[The task]
Pull every line containing the word "handed" from the records.

[Data excerpts]
□ □ □ □ □
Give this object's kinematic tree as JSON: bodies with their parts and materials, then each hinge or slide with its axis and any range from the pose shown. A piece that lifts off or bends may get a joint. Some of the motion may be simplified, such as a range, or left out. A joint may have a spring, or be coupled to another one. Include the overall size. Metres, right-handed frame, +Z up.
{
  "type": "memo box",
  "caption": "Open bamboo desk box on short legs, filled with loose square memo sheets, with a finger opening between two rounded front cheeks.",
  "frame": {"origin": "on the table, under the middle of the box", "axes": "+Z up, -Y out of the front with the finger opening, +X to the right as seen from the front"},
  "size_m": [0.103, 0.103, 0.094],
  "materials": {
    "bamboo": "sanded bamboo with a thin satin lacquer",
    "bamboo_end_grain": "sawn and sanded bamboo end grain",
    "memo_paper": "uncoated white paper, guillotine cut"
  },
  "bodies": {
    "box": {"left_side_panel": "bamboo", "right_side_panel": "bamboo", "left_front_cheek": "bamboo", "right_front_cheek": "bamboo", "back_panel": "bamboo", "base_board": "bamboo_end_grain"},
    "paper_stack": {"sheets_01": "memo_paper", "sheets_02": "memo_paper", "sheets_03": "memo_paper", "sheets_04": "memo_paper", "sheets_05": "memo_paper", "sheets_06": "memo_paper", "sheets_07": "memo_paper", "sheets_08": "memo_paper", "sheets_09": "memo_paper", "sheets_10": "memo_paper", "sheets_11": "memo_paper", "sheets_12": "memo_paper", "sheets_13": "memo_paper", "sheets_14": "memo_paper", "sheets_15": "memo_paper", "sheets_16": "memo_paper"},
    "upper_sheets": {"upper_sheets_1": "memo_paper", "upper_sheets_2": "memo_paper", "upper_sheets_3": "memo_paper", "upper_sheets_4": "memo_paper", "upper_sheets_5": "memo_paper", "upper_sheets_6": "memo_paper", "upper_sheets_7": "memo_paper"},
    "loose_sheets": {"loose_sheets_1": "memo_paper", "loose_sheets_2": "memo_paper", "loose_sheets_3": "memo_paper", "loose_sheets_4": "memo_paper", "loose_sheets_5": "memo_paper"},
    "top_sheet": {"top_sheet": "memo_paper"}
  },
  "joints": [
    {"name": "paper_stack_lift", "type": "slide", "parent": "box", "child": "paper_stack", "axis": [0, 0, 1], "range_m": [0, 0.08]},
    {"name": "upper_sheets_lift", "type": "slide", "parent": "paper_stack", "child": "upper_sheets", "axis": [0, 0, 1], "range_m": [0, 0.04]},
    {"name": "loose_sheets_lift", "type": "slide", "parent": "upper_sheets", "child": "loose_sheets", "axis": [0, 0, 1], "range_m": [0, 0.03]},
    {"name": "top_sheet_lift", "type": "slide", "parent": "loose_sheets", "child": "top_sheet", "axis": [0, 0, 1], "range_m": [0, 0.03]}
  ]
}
□ □ □ □ □
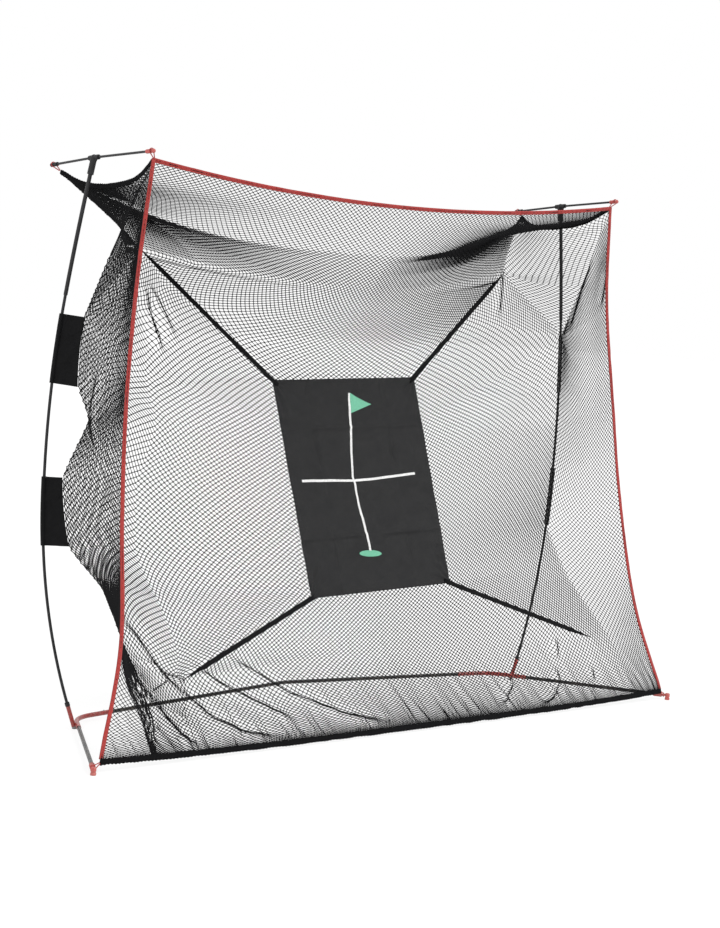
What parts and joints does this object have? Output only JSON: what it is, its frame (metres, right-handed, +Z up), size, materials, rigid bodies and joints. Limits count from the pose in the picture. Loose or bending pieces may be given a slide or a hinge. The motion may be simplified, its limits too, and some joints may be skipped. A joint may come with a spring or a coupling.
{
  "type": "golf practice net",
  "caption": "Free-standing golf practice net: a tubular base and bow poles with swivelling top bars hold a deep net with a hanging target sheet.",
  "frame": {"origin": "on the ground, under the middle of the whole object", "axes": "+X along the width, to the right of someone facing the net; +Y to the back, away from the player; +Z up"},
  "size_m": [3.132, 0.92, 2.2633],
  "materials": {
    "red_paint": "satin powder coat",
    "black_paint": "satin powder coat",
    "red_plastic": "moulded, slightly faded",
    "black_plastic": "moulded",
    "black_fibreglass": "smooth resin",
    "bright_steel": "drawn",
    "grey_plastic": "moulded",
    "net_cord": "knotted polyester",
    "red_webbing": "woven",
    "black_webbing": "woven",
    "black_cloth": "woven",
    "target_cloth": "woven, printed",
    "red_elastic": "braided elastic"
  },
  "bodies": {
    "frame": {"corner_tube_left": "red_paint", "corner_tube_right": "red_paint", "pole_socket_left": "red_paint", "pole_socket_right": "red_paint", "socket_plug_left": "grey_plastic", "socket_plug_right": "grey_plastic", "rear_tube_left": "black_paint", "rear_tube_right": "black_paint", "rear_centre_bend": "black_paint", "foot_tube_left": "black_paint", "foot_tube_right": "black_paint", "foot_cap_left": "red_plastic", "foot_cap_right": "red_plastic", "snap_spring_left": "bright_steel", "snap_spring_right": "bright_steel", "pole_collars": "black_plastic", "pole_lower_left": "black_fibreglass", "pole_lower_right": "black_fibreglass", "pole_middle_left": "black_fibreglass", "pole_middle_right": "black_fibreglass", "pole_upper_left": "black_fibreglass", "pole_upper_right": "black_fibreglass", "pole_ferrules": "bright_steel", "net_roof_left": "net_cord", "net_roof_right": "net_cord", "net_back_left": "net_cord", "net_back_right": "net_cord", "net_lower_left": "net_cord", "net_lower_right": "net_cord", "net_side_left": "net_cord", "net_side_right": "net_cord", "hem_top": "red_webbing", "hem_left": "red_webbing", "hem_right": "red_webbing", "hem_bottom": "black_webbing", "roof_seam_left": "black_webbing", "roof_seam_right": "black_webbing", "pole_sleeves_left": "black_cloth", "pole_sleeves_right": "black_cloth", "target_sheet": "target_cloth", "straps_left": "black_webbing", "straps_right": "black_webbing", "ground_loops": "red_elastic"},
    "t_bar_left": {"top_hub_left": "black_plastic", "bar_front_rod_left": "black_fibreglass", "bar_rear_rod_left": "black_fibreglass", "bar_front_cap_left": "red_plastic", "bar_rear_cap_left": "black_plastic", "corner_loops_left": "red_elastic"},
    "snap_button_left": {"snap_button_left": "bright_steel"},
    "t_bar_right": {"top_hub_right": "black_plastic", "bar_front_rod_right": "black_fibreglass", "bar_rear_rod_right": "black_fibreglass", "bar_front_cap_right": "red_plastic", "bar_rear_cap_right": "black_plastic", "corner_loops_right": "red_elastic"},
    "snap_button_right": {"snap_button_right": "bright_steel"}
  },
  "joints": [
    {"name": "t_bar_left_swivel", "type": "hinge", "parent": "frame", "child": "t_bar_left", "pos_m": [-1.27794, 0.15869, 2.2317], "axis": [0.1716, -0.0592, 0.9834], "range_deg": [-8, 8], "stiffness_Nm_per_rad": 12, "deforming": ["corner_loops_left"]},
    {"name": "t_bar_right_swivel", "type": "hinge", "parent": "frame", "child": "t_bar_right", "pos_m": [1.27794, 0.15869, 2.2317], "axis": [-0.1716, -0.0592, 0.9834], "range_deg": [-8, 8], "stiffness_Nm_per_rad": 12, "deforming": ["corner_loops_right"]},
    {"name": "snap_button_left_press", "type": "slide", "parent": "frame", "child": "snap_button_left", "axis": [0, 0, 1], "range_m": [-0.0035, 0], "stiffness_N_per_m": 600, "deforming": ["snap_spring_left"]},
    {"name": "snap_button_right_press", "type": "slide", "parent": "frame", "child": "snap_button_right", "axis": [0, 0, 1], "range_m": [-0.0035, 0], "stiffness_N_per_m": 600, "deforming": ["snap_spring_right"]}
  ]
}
□ □ □ □ □
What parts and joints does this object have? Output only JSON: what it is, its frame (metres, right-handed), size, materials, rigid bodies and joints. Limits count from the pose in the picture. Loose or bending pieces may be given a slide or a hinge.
□ □ □ □ □
[Output of the exercise]
Give this object's kinematic tree as JSON: bodies with their parts and materials, then each hinge or slide with its axis and any range from the pose shown. A piece that lifts off or bends may get a joint. Some of the motion may be simplified, such as a range, or left out. A joint may have a spring, or be coupled to another one. Include the overall size. Metres, right-handed frame, +Z up.
What parts and joints does this object have? Output only JSON: what it is, its frame (metres, right-handed, +Z up), size, materials, rigid bodies and joints. Limits count from the pose in the picture. Loose or bending pieces may be given a slide or a hinge. The motion may be simplified, its limits too, and some joints may be skipped. A joint may come with a spring or a coupling.
What parts and joints does this object have? Output only JSON: what it is, its frame (metres, right-handed), size, materials, rigid bodies and joints. Limits count from the pose in the picture. Loose or bending pieces may be given a slide or a hinge.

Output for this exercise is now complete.